Sources: Data provided by the Samoan authorities and Fund staff estimates as of end-March 2001. Updated data has since become available.
1/ Calendar year based on averages of fiscal year data; 2000 reflects budget data.
2/ Includes publicly guaranteed debt.
3/ In percent of exports of goods and services.

1 Under Article IV of the IMF's Articles of Agreement, the IMF holds bilateral discussions with members, usually every year. A staff team visits the country, collects economic and financial information, and discusses with officials the country's economic developments and policies. On return to headquarters, the staff prepares a report, which forms the basis for discussion by the Executive Board.

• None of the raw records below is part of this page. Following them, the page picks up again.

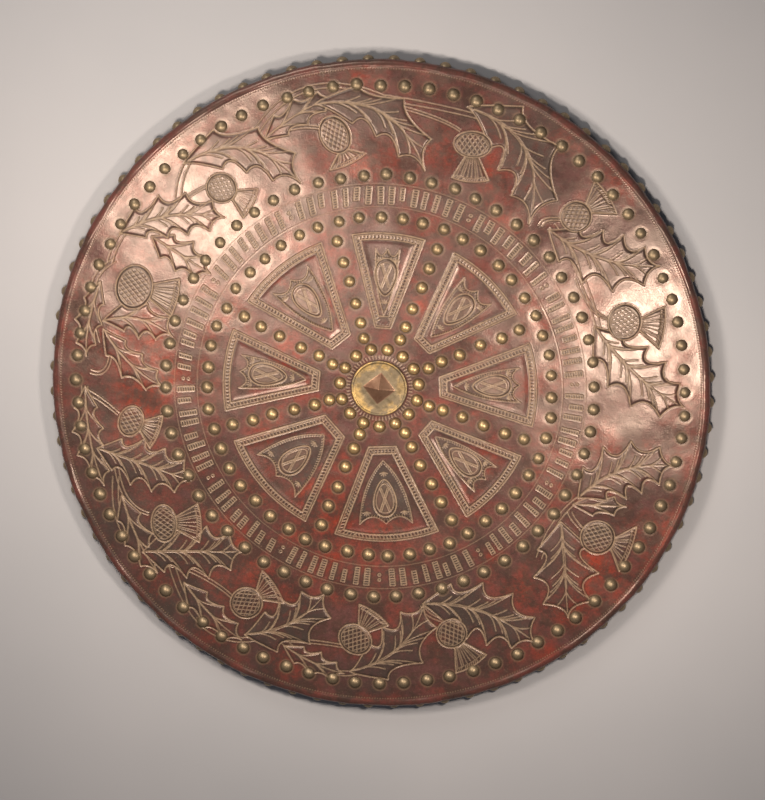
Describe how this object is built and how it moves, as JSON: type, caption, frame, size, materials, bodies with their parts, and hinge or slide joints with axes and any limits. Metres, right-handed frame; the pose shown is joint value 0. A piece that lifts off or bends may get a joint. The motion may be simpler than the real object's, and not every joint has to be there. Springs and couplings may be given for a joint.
{
  "type": "targe shield",
  "caption": "Round dished wooden shield faced with tooled, dyed leather and studded with brass dome nails, with a brass boss plate and two arm bands behind.",
  "frame": {"origin": "centre of the face, on the surface that the rim lies on", "axes": "+Z out of the face, +Y towards the top of the face, +X to the right seen from the front"},
  "size_m": [0.5156, 0.5156, 0.0283],
  "materials": {
    "tooled_leather": "oxblood dyed, tooled, polished",
    "strap_leather": "dark brown, plain",
    "boss_brass": "tarnished",
    "nail_brass": "aged, worn bright on top"
  },
  "bodies": {
    "root": {"leather_faced_board": "tooled_leather", "boss_plate": "boss_brass", "arm_strap": "strap_leather", "hand_grip": "strap_leather", "boss_nail_01": "nail_brass", "boss_nail_02": "nail_brass", "boss_nail_03": "nail_brass", "boss_nail_04": "nail_brass", "boss_nail_05": "nail_brass", "boss_nail_06": "nail_brass", "boss_nail_07": "nail_brass", "boss_nail_08": "nail_brass", "boss_nail_09": "nail_brass", "boss_nail_10": "nail_brass", "boss_nail_11": "nail_brass", "boss_nail_12": "nail_brass", "boss_nail_13": "nail_brass", "boss_nail_14": "nail_brass", "boss_nail_15": "nail_brass"}
  },
  "joints": []
}
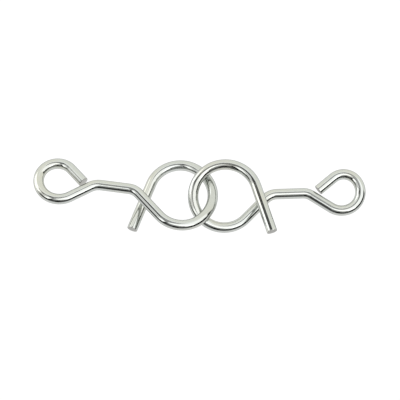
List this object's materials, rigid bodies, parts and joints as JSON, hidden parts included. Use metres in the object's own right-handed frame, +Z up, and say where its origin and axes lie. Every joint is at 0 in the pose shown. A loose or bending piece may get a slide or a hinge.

At the conclusion of the discussion, the Managing Director, as Chairman of the Board, summarizes the views of Executive Directors, and this summary is transmitted to the country's authorities. This PIN summarizes the views of the Executive Board as expressed during the May 9, 2001 Executive Board discussion based on the staff report.
2 Data as at the end of March 2001. Updated data has since become available.
3 Figures for the year 2000 are estimates.